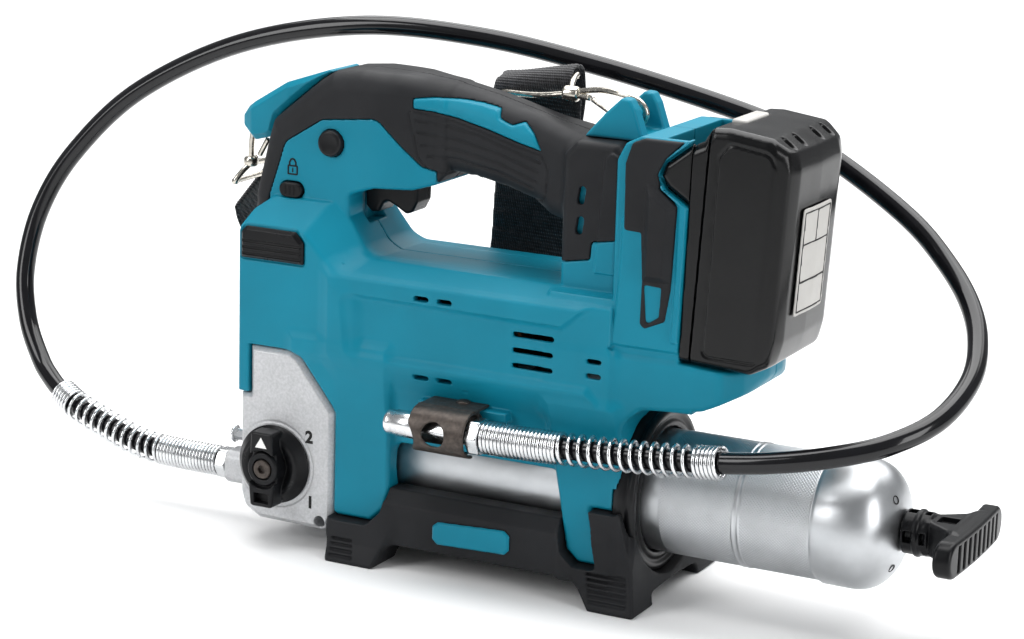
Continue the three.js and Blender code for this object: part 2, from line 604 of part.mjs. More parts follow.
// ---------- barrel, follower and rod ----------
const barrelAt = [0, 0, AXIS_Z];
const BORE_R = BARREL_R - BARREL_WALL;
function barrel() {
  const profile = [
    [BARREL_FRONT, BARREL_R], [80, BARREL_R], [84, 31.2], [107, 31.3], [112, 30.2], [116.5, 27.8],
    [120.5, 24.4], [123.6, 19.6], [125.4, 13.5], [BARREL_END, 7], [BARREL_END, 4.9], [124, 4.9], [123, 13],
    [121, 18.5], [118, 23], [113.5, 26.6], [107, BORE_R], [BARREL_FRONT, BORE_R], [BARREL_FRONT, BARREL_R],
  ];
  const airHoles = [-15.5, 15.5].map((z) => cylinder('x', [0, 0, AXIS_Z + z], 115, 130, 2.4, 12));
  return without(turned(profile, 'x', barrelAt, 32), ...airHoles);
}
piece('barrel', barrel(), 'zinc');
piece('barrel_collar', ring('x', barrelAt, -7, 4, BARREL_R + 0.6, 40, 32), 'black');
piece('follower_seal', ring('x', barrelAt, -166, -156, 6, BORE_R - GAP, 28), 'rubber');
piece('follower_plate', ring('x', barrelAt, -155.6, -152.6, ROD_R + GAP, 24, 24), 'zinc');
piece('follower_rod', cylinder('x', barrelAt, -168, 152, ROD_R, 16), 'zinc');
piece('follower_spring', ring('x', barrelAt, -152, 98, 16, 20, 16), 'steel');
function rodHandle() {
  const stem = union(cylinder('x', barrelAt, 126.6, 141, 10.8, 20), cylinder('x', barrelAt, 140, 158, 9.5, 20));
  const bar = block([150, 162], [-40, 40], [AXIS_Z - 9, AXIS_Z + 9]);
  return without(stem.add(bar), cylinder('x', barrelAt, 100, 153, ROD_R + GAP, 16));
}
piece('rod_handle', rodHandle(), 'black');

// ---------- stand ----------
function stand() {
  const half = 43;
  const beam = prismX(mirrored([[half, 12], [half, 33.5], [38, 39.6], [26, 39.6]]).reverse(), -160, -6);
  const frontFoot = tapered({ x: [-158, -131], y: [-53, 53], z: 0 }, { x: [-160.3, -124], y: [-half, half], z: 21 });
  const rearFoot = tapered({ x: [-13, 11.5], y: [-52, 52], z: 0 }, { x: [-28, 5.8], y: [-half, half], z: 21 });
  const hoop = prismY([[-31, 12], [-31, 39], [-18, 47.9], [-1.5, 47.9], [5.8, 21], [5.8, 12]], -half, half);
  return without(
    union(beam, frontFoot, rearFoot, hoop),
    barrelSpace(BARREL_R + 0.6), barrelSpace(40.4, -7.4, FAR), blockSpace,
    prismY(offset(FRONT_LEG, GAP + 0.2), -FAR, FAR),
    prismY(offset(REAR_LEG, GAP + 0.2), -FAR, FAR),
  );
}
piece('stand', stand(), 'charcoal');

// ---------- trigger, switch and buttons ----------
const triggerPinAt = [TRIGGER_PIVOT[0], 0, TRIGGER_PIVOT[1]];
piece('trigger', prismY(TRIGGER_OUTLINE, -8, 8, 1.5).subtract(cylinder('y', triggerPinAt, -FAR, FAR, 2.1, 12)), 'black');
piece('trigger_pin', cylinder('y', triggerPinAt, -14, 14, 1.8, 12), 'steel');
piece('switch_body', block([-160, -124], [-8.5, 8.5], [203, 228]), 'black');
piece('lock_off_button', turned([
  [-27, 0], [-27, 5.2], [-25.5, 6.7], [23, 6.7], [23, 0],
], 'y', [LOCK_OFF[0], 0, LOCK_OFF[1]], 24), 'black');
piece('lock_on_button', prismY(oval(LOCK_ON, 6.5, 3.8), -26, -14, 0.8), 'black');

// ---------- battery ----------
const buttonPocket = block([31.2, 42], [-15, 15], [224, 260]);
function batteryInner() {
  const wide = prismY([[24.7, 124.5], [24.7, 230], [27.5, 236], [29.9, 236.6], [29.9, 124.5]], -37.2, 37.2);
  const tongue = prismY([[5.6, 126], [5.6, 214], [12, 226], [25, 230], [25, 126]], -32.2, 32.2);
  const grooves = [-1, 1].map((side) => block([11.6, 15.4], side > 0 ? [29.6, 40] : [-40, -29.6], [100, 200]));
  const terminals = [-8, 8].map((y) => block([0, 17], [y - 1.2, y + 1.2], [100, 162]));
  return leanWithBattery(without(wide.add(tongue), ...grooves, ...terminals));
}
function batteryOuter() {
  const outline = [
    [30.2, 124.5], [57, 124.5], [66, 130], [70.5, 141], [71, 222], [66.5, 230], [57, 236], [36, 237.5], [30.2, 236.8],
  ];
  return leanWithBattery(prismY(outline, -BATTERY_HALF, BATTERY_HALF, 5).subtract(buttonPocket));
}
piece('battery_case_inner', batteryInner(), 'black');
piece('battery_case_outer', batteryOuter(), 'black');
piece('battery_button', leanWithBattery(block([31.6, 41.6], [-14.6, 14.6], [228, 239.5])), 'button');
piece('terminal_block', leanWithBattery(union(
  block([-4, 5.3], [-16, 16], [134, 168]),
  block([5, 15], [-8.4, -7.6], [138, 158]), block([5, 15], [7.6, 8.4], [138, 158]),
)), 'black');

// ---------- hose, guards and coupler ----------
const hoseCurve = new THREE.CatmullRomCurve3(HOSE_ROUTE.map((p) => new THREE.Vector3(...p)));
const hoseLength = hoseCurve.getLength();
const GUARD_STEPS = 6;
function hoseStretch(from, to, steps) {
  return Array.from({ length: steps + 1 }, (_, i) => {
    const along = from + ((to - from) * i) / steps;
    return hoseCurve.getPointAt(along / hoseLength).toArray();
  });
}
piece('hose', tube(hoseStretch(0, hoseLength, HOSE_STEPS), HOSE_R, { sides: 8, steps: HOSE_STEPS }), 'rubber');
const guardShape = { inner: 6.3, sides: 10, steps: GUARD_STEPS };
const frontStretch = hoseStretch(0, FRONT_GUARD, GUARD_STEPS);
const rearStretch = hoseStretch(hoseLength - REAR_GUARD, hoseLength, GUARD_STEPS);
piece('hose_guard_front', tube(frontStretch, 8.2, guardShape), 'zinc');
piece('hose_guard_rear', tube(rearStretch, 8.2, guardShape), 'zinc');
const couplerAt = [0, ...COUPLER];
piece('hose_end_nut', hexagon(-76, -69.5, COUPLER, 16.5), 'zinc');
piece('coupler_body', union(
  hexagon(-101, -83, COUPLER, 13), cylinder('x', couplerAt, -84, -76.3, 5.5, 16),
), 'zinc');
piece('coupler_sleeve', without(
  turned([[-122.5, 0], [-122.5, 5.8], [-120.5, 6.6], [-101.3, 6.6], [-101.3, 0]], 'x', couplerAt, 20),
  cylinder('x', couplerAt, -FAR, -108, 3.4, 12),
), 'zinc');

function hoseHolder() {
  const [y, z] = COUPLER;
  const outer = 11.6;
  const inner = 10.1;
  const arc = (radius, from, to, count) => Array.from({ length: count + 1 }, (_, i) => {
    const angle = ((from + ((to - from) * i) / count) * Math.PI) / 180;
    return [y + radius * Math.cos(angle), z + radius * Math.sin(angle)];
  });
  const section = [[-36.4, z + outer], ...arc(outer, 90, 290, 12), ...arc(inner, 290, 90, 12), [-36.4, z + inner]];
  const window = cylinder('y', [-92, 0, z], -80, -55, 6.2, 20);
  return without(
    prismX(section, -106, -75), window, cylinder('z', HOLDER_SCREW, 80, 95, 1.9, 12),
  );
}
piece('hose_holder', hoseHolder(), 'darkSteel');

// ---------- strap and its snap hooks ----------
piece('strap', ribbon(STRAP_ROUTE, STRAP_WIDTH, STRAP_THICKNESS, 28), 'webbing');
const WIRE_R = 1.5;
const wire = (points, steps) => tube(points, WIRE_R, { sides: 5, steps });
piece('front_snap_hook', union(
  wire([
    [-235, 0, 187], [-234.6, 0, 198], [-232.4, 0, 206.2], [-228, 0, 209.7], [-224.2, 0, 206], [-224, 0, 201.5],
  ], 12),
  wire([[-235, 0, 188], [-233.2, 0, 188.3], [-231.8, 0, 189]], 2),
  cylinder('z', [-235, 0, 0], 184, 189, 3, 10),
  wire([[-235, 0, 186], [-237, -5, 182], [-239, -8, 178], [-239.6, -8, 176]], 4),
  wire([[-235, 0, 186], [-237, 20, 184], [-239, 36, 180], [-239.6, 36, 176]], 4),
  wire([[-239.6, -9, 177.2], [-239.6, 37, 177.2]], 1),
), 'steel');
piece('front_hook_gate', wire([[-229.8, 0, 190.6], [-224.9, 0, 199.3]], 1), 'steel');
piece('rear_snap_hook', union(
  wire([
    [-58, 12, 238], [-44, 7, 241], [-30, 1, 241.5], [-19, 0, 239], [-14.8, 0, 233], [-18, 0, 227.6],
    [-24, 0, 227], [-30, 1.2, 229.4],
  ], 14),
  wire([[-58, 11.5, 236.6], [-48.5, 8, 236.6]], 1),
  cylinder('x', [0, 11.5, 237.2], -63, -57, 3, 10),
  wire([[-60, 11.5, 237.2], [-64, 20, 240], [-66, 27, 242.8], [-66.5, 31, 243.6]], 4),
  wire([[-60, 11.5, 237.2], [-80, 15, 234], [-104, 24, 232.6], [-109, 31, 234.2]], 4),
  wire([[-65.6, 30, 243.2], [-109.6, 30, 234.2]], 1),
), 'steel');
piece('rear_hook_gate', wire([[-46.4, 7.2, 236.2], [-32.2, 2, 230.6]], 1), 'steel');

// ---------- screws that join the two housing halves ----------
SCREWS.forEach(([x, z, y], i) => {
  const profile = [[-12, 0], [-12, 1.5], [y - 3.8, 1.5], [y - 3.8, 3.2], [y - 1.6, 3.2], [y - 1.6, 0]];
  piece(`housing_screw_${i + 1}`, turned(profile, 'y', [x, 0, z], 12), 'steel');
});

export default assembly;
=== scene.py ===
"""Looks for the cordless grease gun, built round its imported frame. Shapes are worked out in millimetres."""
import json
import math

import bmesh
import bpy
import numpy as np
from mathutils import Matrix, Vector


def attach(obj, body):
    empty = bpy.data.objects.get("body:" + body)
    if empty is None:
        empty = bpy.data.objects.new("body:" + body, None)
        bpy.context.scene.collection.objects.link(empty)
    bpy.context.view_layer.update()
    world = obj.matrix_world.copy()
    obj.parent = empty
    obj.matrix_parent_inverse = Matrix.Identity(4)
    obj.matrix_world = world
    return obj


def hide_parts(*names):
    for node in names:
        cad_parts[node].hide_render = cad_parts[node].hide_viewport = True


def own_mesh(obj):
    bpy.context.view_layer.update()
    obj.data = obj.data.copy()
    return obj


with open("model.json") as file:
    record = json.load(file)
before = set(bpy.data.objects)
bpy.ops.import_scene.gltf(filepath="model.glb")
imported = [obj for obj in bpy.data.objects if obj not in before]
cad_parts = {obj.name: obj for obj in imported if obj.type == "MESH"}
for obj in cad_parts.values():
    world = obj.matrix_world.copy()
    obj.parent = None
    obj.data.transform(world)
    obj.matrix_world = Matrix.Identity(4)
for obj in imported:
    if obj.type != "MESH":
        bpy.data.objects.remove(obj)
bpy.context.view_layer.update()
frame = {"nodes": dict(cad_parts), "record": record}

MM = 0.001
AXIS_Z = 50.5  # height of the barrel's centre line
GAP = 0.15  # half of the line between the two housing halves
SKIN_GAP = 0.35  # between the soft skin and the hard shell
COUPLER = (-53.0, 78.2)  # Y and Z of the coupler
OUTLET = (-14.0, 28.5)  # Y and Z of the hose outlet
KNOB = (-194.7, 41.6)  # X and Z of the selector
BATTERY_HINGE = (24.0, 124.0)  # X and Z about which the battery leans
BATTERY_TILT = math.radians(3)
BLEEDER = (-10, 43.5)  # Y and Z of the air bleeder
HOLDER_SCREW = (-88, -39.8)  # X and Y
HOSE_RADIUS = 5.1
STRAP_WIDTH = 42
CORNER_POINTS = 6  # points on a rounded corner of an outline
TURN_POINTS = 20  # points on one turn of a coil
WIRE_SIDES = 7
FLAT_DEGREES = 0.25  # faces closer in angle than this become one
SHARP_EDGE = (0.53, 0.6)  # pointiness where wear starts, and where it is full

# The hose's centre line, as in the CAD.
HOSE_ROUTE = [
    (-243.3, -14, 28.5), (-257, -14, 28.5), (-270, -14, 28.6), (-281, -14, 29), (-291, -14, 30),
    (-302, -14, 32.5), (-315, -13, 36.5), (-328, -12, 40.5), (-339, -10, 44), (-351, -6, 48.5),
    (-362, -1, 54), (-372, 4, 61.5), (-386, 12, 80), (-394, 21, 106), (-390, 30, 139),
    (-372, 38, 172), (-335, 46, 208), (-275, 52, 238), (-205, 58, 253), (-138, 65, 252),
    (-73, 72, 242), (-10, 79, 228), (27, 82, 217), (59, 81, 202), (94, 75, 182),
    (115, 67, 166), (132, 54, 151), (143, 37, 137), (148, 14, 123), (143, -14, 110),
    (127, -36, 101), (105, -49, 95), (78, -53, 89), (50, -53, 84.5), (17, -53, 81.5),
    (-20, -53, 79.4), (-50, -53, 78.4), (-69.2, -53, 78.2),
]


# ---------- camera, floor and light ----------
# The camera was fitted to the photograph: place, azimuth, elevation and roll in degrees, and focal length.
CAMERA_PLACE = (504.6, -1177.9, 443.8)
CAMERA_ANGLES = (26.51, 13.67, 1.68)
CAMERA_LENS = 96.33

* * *

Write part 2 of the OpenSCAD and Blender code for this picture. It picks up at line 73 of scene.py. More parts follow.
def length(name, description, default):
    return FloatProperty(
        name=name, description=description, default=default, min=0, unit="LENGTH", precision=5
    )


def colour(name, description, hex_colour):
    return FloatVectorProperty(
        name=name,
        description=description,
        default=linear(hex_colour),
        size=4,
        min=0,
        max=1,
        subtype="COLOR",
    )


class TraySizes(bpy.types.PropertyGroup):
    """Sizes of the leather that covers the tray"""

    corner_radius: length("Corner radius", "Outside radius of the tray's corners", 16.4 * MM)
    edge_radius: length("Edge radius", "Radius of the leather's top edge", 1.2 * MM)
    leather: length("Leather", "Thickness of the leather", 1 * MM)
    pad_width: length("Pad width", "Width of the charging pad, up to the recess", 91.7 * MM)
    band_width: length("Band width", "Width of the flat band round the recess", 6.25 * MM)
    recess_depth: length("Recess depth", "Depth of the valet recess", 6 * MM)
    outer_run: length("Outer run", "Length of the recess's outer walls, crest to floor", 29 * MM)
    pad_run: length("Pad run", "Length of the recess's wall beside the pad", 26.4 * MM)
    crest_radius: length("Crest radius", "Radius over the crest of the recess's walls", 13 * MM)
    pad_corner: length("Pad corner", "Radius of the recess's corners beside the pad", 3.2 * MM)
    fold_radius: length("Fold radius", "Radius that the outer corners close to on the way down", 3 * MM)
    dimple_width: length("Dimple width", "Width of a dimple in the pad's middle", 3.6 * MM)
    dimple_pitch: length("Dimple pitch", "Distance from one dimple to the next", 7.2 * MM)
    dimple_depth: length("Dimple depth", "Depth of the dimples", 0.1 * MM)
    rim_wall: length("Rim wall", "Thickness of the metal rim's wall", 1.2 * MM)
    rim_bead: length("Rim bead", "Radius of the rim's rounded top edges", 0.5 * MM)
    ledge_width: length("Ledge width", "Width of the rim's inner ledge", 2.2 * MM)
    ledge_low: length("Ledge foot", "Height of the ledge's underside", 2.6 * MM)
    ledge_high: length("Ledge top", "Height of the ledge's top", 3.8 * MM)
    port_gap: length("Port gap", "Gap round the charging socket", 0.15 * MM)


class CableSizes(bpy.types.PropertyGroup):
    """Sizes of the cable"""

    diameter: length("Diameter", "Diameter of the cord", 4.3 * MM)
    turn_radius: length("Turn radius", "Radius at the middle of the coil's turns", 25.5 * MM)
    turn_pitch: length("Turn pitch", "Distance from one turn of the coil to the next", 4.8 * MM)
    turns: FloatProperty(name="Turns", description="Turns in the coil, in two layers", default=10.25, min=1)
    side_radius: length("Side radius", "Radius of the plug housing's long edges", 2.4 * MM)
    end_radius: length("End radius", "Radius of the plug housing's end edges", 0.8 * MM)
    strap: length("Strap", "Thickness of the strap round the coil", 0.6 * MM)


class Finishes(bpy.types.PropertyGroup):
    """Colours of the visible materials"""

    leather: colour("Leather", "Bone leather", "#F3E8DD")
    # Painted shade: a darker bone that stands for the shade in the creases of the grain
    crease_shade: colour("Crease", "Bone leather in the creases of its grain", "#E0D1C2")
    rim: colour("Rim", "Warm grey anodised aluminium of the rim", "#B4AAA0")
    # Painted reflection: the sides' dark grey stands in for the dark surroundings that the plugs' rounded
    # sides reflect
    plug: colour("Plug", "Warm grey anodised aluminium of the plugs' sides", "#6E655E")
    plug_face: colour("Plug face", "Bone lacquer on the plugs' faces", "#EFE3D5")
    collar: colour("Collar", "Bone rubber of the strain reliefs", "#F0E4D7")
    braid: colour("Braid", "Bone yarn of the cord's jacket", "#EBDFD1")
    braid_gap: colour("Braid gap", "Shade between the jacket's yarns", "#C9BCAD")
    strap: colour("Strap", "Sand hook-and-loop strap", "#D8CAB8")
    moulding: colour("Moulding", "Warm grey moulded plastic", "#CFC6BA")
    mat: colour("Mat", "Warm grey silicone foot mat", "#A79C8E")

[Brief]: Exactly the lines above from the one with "---------- screws that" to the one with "bpy.context.scene.collection.objects.link(empty)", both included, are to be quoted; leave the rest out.

[Expected output]:
// ---------- screws that join the two housing halves ----------
SCREWS.forEach(([x, z, y], i) => {
  const profile = [[-12, 0], [-12, 1.5], [y - 3.8, 1.5], [y - 3.8, 3.2], [y - 1.6, 3.2], [y - 1.6, 0]];
  piece(`housing_screw_${i + 1}`, turned(profile, 'y', [x, 0, z], 12), 'steel');
});

export default assembly;
=== scene.py ===
"""Looks for the cordless grease gun, built round its imported frame. Shapes are worked out in millimetres."""
import json
import math

import bmesh
import bpy
import numpy as np
from mathutils import Matrix, Vector


def attach(obj, body):
    empty = bpy.data.objects.get("body:" + body)
    if empty is None:
        empty = bpy.data.objects.new("body:" + body, None)
        bpy.context.scene.collection.objects.link(empty)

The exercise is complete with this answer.